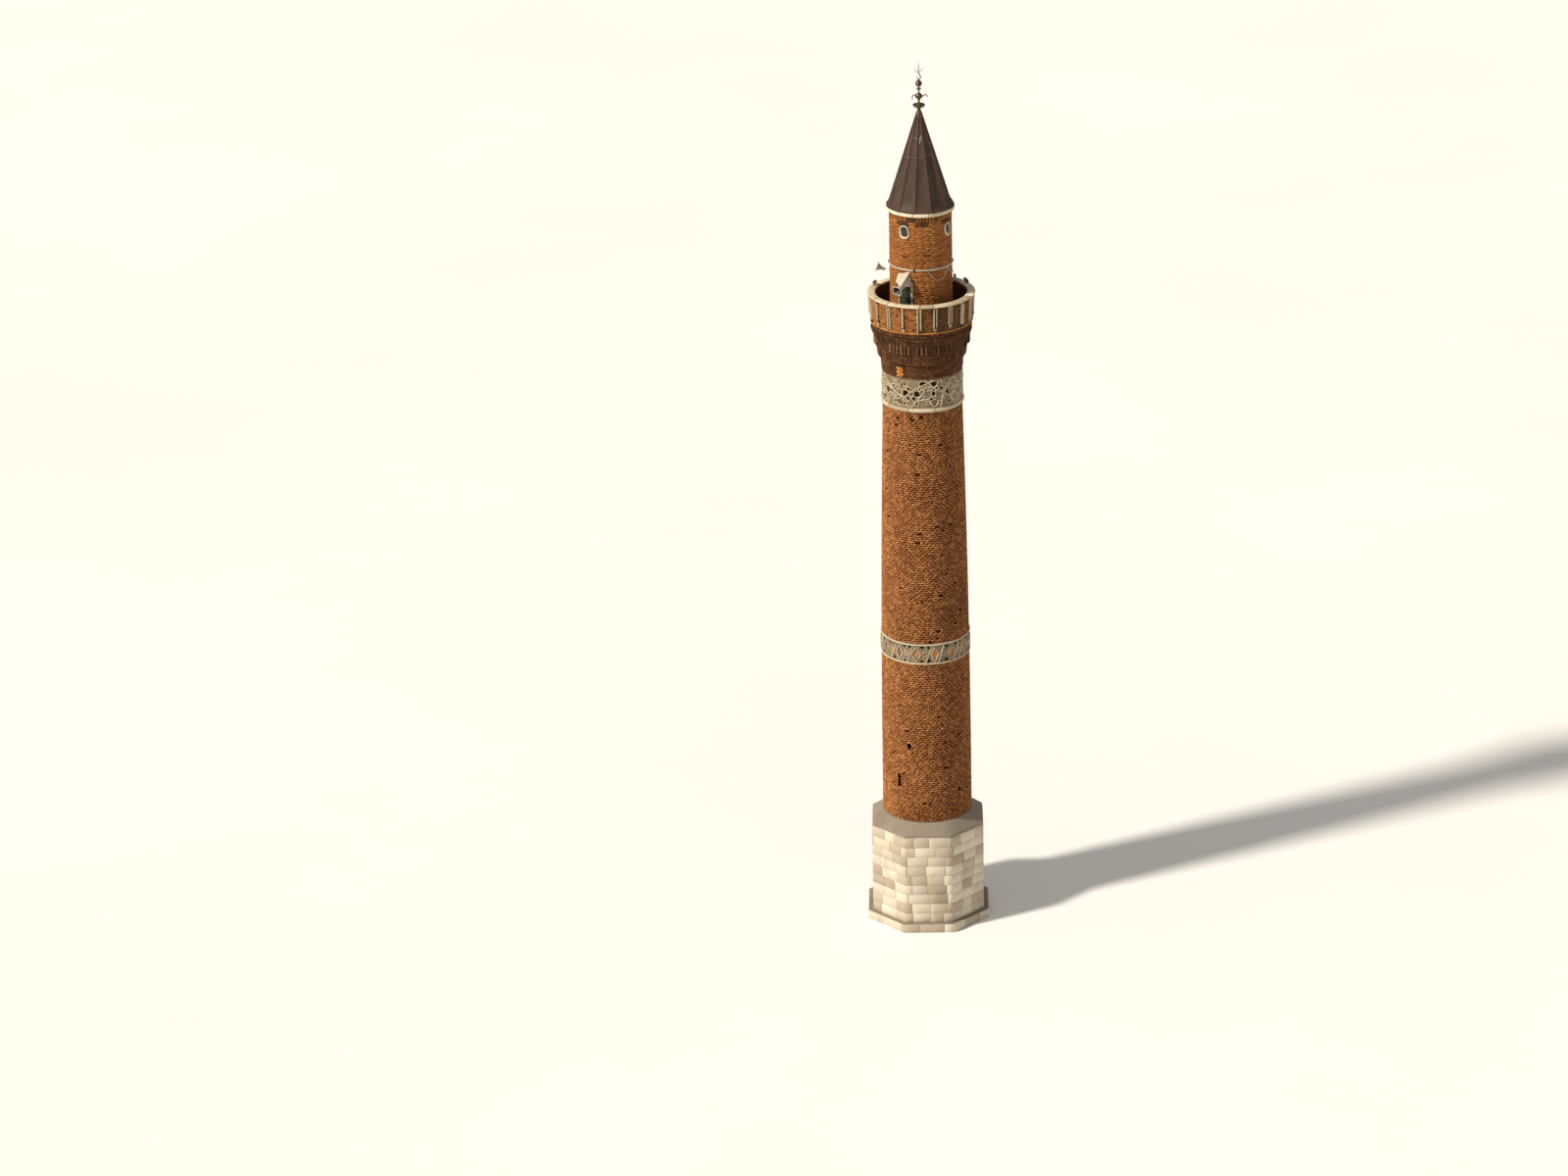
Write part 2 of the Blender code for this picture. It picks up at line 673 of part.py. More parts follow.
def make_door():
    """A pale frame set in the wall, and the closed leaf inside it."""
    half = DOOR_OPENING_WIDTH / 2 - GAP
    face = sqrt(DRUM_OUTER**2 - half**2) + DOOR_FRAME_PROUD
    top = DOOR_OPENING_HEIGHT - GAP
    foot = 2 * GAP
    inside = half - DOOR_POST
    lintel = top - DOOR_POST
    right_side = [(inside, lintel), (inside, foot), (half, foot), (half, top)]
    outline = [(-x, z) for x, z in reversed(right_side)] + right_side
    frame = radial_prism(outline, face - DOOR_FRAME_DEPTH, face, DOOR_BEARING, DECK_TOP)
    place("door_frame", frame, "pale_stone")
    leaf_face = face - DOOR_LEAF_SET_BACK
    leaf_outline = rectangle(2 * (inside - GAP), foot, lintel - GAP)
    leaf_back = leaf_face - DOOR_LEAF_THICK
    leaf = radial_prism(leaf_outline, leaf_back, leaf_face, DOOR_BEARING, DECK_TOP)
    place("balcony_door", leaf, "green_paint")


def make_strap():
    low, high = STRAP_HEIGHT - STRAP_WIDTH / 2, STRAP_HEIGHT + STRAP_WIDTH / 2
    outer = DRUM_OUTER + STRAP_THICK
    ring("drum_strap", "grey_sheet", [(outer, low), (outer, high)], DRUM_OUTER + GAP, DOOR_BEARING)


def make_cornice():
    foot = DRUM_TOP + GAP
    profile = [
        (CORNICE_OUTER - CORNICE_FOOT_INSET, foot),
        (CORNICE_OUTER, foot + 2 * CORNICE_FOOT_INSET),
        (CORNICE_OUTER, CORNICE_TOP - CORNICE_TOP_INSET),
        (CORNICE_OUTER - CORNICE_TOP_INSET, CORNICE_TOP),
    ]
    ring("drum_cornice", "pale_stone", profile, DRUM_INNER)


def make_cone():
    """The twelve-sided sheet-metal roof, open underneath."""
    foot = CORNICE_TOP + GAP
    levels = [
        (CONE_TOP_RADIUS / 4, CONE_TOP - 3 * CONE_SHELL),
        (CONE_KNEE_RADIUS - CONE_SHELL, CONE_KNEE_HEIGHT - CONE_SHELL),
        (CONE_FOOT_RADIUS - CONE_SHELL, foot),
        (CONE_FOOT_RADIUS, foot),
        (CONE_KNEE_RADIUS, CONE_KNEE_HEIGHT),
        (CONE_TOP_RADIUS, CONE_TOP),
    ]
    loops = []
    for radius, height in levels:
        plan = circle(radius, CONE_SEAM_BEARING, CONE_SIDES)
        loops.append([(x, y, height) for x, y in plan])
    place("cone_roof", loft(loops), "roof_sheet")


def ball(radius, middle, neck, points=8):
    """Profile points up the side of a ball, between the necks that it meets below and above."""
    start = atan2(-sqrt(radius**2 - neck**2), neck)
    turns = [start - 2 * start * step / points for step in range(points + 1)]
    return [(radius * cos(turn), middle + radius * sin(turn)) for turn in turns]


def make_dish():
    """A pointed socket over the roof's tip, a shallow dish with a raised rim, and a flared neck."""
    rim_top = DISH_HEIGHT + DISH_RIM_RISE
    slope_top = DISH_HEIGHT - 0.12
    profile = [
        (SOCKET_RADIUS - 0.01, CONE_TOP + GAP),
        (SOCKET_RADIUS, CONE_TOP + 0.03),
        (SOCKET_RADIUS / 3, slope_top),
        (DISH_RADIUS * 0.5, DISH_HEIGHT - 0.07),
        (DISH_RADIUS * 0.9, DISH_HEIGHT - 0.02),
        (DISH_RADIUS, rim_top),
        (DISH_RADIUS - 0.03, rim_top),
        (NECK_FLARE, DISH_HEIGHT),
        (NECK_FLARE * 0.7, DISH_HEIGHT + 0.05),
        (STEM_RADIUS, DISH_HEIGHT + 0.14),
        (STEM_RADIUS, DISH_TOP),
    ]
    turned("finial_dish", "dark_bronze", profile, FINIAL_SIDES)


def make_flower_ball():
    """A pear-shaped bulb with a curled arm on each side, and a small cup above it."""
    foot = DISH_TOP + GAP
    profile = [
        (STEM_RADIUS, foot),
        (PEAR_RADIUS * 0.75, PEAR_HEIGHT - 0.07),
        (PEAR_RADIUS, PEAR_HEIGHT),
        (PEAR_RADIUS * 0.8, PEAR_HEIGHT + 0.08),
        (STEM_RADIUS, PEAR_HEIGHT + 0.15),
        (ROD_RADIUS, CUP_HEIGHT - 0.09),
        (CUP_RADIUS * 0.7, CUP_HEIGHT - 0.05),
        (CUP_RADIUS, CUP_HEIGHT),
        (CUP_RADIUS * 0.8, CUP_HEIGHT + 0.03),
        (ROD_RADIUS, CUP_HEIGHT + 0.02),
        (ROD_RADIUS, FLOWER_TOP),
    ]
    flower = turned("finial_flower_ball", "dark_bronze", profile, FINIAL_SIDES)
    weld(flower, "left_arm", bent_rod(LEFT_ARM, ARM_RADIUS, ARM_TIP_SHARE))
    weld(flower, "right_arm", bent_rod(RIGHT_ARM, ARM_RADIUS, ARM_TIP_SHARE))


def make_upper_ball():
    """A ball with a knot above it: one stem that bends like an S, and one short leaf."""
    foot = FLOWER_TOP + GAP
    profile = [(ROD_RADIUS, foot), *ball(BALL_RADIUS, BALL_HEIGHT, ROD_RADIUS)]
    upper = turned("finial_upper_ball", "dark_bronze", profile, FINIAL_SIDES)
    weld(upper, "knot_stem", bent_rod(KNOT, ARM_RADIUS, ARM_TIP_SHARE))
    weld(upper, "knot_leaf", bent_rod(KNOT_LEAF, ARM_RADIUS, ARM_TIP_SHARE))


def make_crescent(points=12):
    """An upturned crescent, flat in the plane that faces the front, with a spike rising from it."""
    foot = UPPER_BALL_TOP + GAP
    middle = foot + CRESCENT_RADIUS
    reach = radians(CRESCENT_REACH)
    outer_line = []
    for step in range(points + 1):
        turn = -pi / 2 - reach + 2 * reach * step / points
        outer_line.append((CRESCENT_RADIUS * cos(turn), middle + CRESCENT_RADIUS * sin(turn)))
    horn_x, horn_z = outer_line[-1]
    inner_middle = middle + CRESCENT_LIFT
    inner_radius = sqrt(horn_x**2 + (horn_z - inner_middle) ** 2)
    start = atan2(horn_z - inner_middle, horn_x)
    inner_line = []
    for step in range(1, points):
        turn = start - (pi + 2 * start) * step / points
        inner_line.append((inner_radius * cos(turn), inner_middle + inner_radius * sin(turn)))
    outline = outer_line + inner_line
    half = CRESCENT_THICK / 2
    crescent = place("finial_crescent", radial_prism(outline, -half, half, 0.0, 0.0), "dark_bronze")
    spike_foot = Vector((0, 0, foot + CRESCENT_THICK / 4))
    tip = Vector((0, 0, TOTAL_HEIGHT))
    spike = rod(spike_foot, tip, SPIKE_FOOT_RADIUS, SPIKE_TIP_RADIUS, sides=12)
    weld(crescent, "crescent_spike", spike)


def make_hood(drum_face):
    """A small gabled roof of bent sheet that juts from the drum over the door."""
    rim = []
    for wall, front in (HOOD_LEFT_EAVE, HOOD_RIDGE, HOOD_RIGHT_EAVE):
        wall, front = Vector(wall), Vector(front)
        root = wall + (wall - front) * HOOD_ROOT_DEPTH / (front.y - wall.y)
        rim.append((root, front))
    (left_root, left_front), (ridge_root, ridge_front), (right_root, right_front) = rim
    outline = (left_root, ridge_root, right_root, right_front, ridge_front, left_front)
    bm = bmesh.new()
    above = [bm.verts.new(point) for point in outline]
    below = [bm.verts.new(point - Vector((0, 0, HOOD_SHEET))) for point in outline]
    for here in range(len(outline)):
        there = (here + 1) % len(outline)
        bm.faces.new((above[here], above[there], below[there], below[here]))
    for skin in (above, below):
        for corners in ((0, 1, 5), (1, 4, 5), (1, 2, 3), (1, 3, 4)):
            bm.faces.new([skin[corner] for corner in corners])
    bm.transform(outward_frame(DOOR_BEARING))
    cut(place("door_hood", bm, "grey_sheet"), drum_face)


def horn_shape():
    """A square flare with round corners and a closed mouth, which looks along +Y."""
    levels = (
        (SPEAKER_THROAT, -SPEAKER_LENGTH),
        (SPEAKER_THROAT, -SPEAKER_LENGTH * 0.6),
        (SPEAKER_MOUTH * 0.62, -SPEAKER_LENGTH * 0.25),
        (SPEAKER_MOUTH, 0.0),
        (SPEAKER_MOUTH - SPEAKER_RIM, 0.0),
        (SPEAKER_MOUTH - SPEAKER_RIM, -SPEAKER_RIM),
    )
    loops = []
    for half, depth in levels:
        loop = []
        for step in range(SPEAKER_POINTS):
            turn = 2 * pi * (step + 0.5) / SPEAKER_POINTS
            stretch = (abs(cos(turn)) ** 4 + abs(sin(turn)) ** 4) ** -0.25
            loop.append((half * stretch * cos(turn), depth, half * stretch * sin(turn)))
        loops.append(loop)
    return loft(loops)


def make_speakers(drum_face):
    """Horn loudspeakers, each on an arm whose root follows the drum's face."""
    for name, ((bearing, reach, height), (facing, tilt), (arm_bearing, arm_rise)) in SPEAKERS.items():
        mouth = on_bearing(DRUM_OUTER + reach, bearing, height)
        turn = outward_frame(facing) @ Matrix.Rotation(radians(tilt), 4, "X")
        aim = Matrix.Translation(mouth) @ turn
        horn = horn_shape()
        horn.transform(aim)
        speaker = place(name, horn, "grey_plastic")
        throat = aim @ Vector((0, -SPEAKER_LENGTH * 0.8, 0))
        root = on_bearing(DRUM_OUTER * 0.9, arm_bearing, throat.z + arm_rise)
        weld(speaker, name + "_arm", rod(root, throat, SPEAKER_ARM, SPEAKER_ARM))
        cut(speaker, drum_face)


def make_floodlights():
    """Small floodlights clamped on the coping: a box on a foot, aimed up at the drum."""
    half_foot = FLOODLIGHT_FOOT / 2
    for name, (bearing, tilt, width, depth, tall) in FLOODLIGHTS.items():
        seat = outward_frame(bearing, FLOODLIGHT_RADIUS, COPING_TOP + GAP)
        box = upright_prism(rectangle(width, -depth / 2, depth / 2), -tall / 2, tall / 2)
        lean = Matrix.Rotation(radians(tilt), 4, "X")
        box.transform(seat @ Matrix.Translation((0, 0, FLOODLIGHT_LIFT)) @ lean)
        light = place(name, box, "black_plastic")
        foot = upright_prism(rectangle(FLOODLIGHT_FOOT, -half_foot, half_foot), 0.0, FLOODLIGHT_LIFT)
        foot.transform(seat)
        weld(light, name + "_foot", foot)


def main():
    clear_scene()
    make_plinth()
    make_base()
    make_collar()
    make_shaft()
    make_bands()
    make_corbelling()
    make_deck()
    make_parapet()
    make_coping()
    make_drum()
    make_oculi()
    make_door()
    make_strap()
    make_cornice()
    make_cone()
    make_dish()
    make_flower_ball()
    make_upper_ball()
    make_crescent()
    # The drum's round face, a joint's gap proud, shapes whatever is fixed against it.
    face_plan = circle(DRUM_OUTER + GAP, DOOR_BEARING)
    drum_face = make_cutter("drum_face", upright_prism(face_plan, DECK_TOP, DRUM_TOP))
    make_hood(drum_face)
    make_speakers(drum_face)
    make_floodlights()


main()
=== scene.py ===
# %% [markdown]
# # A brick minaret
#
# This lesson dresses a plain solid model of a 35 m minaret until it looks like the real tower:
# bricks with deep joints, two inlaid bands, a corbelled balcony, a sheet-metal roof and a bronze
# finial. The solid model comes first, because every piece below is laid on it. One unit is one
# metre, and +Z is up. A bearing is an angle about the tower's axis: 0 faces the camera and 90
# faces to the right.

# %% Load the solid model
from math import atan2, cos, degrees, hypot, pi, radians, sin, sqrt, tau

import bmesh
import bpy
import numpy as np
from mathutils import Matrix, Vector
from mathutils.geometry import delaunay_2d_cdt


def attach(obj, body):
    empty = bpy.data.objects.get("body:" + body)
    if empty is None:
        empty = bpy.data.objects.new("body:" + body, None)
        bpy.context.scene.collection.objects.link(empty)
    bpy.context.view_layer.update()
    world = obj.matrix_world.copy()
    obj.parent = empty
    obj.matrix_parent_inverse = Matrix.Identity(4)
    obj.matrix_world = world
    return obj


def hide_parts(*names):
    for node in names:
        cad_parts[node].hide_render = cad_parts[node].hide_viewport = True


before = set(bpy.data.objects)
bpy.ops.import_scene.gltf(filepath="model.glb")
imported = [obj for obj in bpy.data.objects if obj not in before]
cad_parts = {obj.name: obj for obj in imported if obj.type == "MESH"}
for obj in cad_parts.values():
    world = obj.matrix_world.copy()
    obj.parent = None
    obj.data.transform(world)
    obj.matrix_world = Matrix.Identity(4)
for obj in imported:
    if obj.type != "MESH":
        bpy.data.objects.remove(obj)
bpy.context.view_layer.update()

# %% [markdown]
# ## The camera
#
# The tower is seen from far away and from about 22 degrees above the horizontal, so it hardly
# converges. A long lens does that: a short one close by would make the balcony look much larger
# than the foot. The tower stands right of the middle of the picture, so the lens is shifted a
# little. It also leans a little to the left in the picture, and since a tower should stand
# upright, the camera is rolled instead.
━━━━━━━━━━
> GIVEN PROBLEM:
Reply with one number only, the count of lines above that hold the string "transform".

> SOLUTION FOR THIS TASK:
5